IBM to buy The Weather Company's digital assets

Oct 29, 2015 04:48 AM EDT

The International Business Machines Inc (IBM) is finalizing the acquisition of The Weather Company's digital assets.

According to Fortune the deal announced on Wednesday is more than $2 billion. It only involves the purchase of the digital properties, which includes the website, web infrastructure, date, and app. If the deal pushes through, IBM will own weather.com, Weather Underground, WSI, and the rest of the Weather Company brands, except for the Weather Channel TV network.

The Wall Street Journal reported that the deal will bring IBM closer to its goal to earn from a new wave of data-crunching software. This will bring 104-year-old IBM to a whole new level, which is consumer advertising. IBM will hire key employees from the Weather Company, including CEO David Kenny and sales chief Jeremy Steinberg. IMB will also take in 900 other employees from the Weather Company.

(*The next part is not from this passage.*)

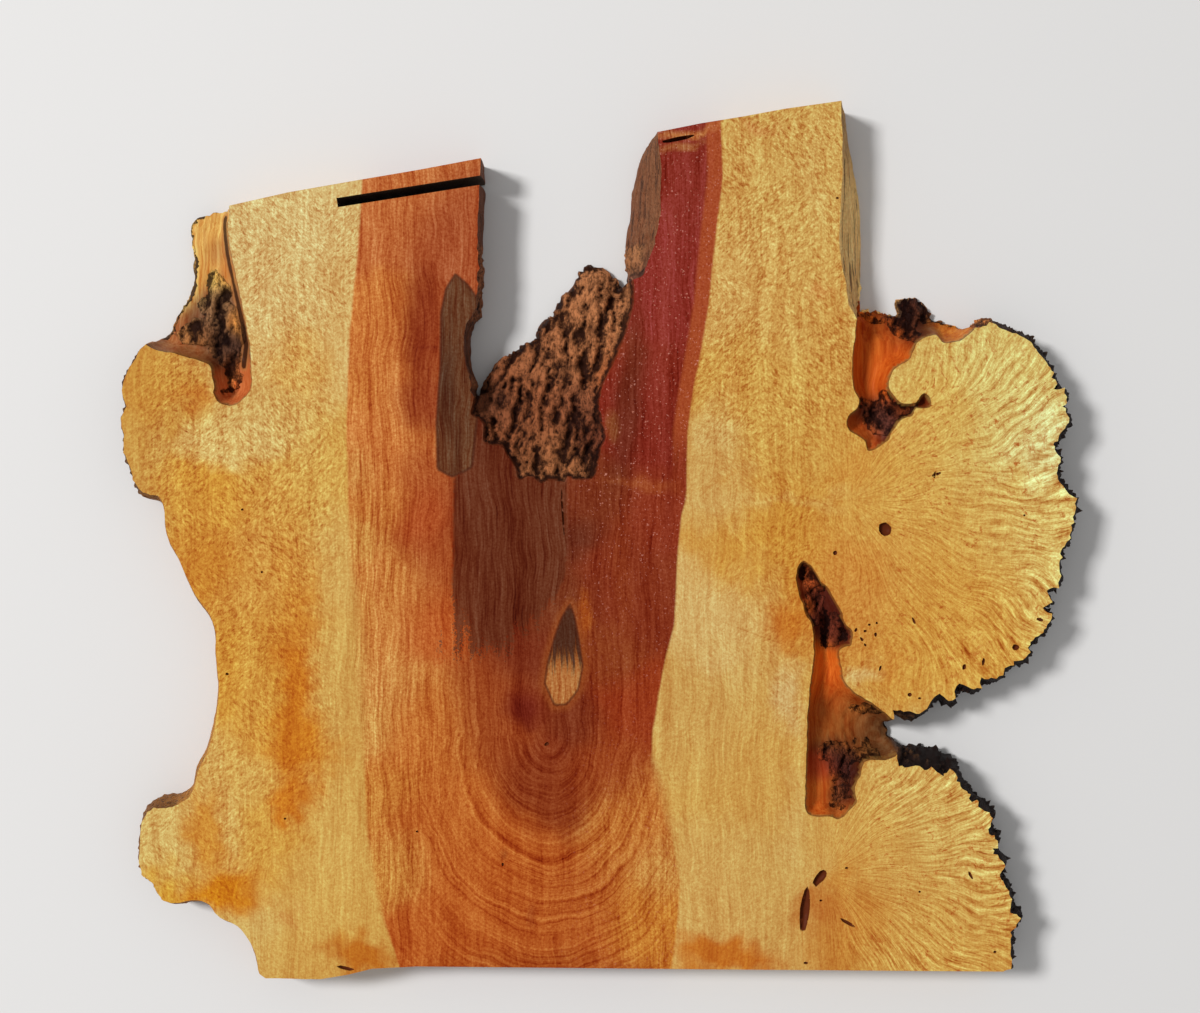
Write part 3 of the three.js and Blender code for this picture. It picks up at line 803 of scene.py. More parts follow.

IBM has set its eyes on the Weather Company's "big data" platform. This runs the in-house Weather Company apps, and it serves up a bulk of data for 26 billion third-parties every day. The deal has the potential to combine the Weather Company's meteorological data and IBM's Watson artificial intelligence computer. IBM has been funnelling huge amounts of funds to Watson, which is its robotic Jeopardy champion. This will help them make up for its declining traditional businesses.   

Weather Company chief executive David Kenny said, "Upon closing of this deal, the Weather Company will continue to be able to help improve the precision of weather forecasts and further deepen IBM's Watson IoT capabilities."

IBM's massive resources allow the Weather Company to shift its focus entirely to the data and technology aspects of weather without distractions from being a media company at the same time.

March this year, IBM and the Weather Company worked together to sell data crunching services. The partnership leads the Weather Company to come up with the idea of moving its weather data technology to IBM's cloud system.